We can find the magnitude of \(\vec{C}\) using the Pythagorean theorem: \(|\vec{C}| = \sqrt{x_C^2 + y_C^2} = \sqrt{(0.717)^2 + (2.83)^2} = 2.95 \,\text{km}\) Now, we find the angle between \(\vec{C}\) and the positive \(x\)-axis: \(\theta = \tan^{-1}{\left(\dfrac{y_C}{x_C}\right)} = \tan^{-1}{\left(\dfrac{2.83}{0.717}\right)} = 75.9°\) The magnitude of the third leg of the journey is \(2.95\) km and its direction is \(75.9°\) counterclockwise from east.

Key concepts

Displacement Vectors

Displacement vectors are a way to describe movement in both direction and magnitude. When you're navigating, like our sailboat example, each direction you travel can be thought of as a vector. These vectors point in the direction of movement and the length of the arrow represents the distance traveled. In the boat exercise, the journey had three legs, or vectors: one going east, the second southeast, and a mysterious third leg. By understanding each displacement vector's x and y components, we can figure out the resultant journey. It's like connecting the dots of your route on a map, visualizing a combination of movements in different directions that eventually take you to your final position.

Pythagorean Theorem

The Pythagorean Theorem is a fundamental principle in geometry, expressing the relationship between the sides of a right-angled triangle. For any triangle with a right angle, the square of the hypotenuse (the side opposite the right angle) is equal to the sum of the squares of the other two sides: \(c^2 = a^2 + b^2\). In the context of our sailboat problem, once the components of the third vector are known, we need to find its magnitude, which is the length of \(\vec{C}\). Here, this is done by treating the vector components like the sides of a right triangle, thus applying: \(\sqrt{x^2 + y^2}\).

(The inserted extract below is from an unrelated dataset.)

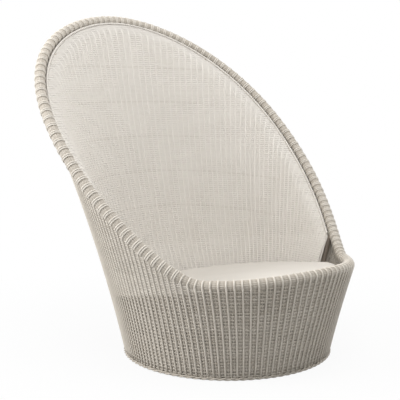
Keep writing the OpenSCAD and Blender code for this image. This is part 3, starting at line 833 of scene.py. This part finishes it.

This technique allows us to compute the total distance traveled during the third leg, piecing the journey together into one complete picture.

Trigonometry

Trigonometry helps us work with angles and sides in triangles, especially when vectors are involved. Using angles, we can break down vectors into their x and y components, like the sailboat's southeast vector in our example. By knowing the angle of travel (45° for southeast), we use cosine and sine functions to find the exact horizontal (x) and vertical (y) distances. Cosine helps us with the x-component \(x = r \cdot \cos{\theta}\), and sine to find the y-component \(y = r \cdot \sin{\theta}\). Inversely, we use the arc tangent function \(\tan^{-1}\) to find the direction of the third vector from its components. This gives us a precise angle, providing a complete directional understanding of the boat's path.

Component Form

Any vector can be broken into components based on directions typically aligned with a coordinate axis. Component form simplifies complex movement into manageable parts, using x (horizontal) and y (vertical) values. In our problem, the first vector is purely horizontal, identified as \((2, 0)\), while the second vector is dissected using trigonometric relationships given its southeast direction. Converting vectors like \(\vec{B} = (4\cos{45°}, -4\sin{45°})\) allows for easy manipulation when performing vector addition or subtraction. This way, analyzing multiple movements and adding them together becomes straightforward, ultimately revealing the unknown third vector \(\vec{C}\). By summing these components, we piece together how various movements result in a new position.